Image credit: Eurosport

Rather than salivate over the arrival of Pep, City were badly in need of a pep talk here. Maybe Pellegrini tried. Maybe his men could not respond. Whatever is said now, Pellegrini's time at City has well and truly gone. Others may join him.
Bale, Luka Modric and Cristiano Ronaldo were all hugely vibrant and valid for Madrid, but City possessed men who seemed interested in running personal projects.
Yaya Toure was substituted for his lack of energy while Kevin De Bruyne was largely irrelevant, knocking one free-kick into the side netting with it crying out to be thrown into a crowded area.

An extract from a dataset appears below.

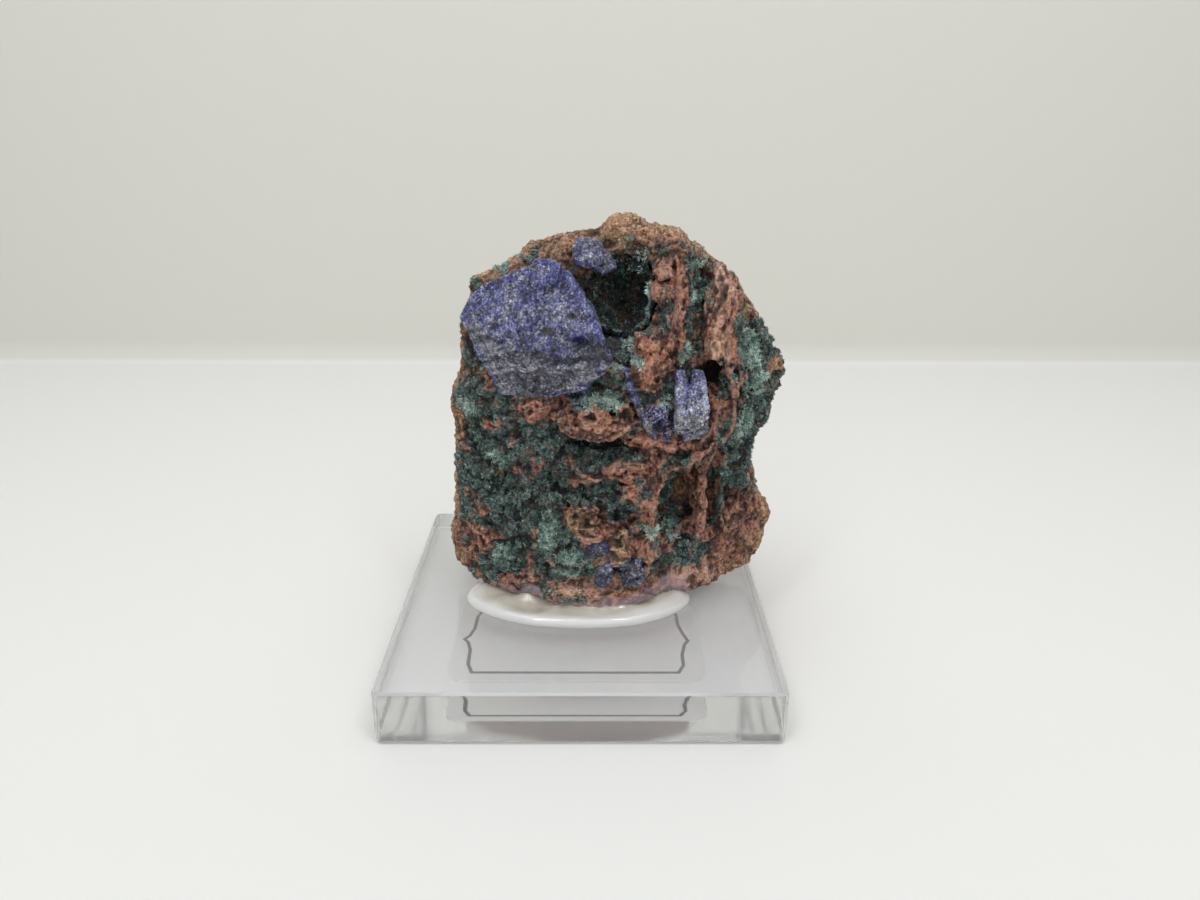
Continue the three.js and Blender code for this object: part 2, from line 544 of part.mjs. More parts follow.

Raheem Sterling’s delivery was generally wretched after he emerged from the substitutes' bench, but he was involved in an incident that should have prompted a red card for Lucas Vazquez, who disgracefully lunged at the England winger with two-feet like he had just stolen his bank card.
No matter, Madrid fans were already busy looking out the bunting.
Guardiola has major remedial work to shape this City side into one capable of storming places like the Bernabeu. A blue night for the men from the blue moon as the party fell flat before it even got started.
“The party's over, it's time to call it a day, they've burst your pretty balloon. And taken the moon away.”
Rather than Blue Moon, The Party’s Over is a more apt lament for the unsatisfactory nature of City's latest demise.